Set task – Write down each entry again, exactly as it reads.

====

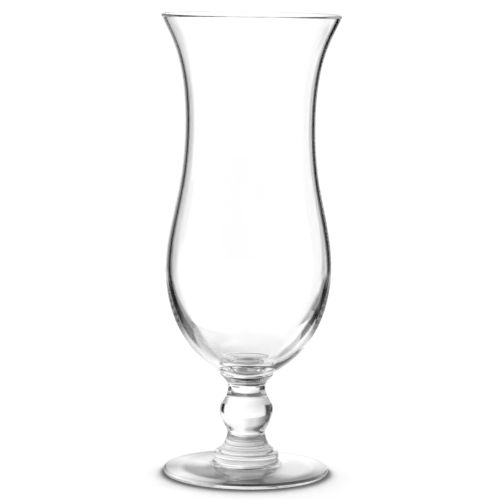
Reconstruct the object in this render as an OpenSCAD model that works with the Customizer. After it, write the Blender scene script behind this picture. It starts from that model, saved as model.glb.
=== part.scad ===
/* [Bowl] */
// Height of the bowl from its joint with the stem to the rim
bowl_h = 160.1; // [145:0.1:180]
// Outside diameter at the rim
rim_d = 80; // [72:0.5:92]
// Thickness of the rounded rim
rim_wall = 1.8; // [1.2:0.1:2.6]
// Lean of the wall outwards where it meets the rim, in degrees
rim_flare = 18; // [8:1:30]
// Outside diameter at the waist
waist_d = 58.3; // [52:0.1:64]
// Height of the waist above the joint
waist_rise = 111.2; // [104:0.1:120]
// Radius of the wall's bend at the waist
waist_bend = 185; // [140:1:260]
// Wall thickness at the waist
waist_wall = 1.9; // [1.2:0.1:2.4]
// Outside diameter at the belly
belly_d = 74.4; // [68:0.2:82]
// Height of the belly above the joint
belly_rise = 47.5; // [42:0.1:54]
// Radius of the wall's bend at the belly
belly_bend = 80; // [60:1:110]
// Wall thickness at the belly
belly_wall = 2.3; // [1.5:0.1:3]
// Solid glass between the joint and the cavity floor
base_depth = 3.4; // [2.5:0.1:8]
// Radius of the cavity's bend at the belly
cavity_bend = 49; // [42:1:60]
// Slope of the bowl's underside where it meets the joint, in degrees from upright
base_slope = 45; // [35:1:55]

/* [Stem] */
// Height of the stem from the foot's collar to the bowl
stem_h = 36; // [33:0.1:40]
// Diameter of the flat joint between stem and bowl
joint_d = 24.2; // [22:0.1:26]
// Height of the stem's upright top edge under the bowl
joint_edge = 0.9; // [0.4:0.1:1.4]
// Diameter of the neck above the ball
upper_neck_d = 17; // [14:0.1:19]
// Height of the upper neck above the collar
upper_neck_rise = 28.9; // [27.5:0.1:30.5]
// Radius of the bend at the upper neck
upper_neck_bend = 11; // [8:0.5:14]
// Diameter of the ball
ball_d = 24.3; // [20:0.1:28]
// Height of the ball's middle above the collar
ball_rise = 18.5; // [17.5:0.1:19.5]
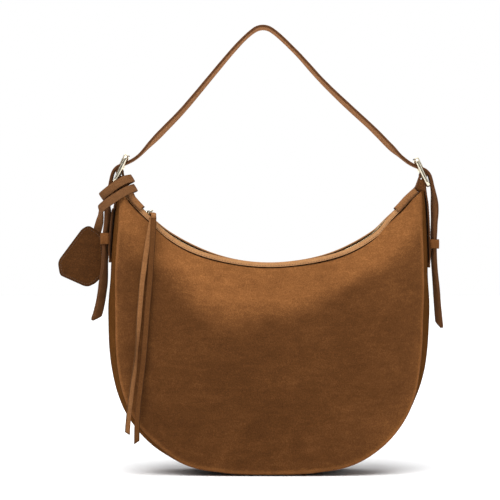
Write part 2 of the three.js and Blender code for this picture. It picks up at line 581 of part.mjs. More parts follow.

====

Answer for the task –
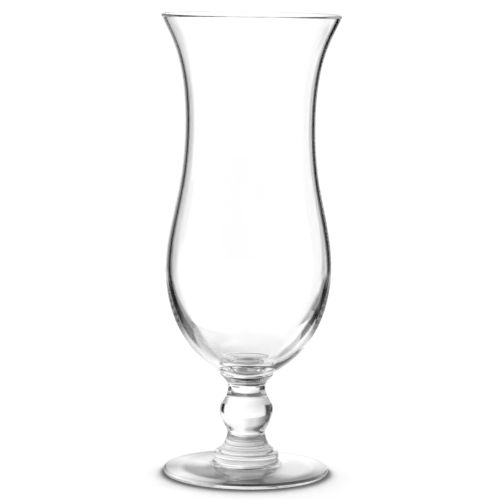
Reconstruct the object in this render as an OpenSCAD model that works with the Customizer. After it, write the Blender scene script behind this picture. It starts from that model, saved as model.glb.
=== part.scad ===
/* [Bowl] */
// Height of the bowl from its joint with the stem to the rim
bowl_h = 160.1; // [145:0.1:180]
// Outside diameter at the rim
rim_d = 80; // [72:0.5:92]
// Thickness of the rounded rim
rim_wall = 1.8; // [1.2:0.1:2.6]
// Lean of the wall outwards where it meets the rim, in degrees
rim_flare = 18; // [8:1:30]
// Outside diameter at the waist
waist_d = 58.3; // [52:0.1:64]
// Height of the waist above the joint
waist_rise = 111.2; // [104:0.1:120]
// Radius of the wall's bend at the waist
waist_bend = 185; // [140:1:260]
// Wall thickness at the waist
waist_wall = 1.9; // [1.2:0.1:2.4]
// Outside diameter at the belly
belly_d = 74.4; // [68:0.2:82]
// Height of the belly above the joint
belly_rise = 47.5; // [42:0.1:54]
// Radius of the wall's bend at the belly
belly_bend = 80; // [60:1:110]
// Wall thickness at the belly
belly_wall = 2.3; // [1.5:0.1:3]
// Solid glass between the joint and the cavity floor
base_depth = 3.4; // [2.5:0.1:8]
// Radius of the cavity's bend at the belly
cavity_bend = 49; // [42:1:60]
// Slope of the bowl's underside where it meets the joint, in degrees from upright
base_slope = 45; // [35:1:55]

/* [Stem] */
// Height of the stem from the foot's collar to the bowl
stem_h = 36; // [33:0.1:40]
// Diameter of the flat joint between stem and bowl
joint_d = 24.2; // [22:0.1:26]
// Height of the stem's upright top edge under the bowl
joint_edge = 0.9; // [0.4:0.1:1.4]
// Diameter of the neck above the ball
upper_neck_d = 17; // [14:0.1:19]
// Height of the upper neck above the collar
upper_neck_rise = 28.9; // [27.5:0.1:30.5]
// Radius of the bend at the upper neck
upper_neck_bend = 11; // [8:0.5:14]
// Diameter of the ball
ball_d = 24.3; // [20:0.1:28]
// Height of the ball's middle above the collar
ball_rise = 18.5; // [17.5:0.1:19.5]
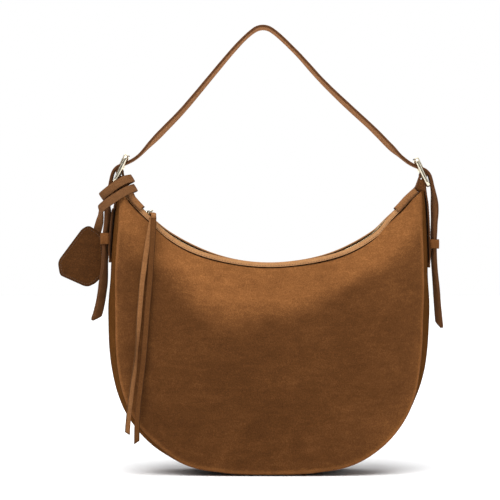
Write part 2 of the three.js and Blender code for this picture. It picks up at line 581 of part.mjs. More parts follow.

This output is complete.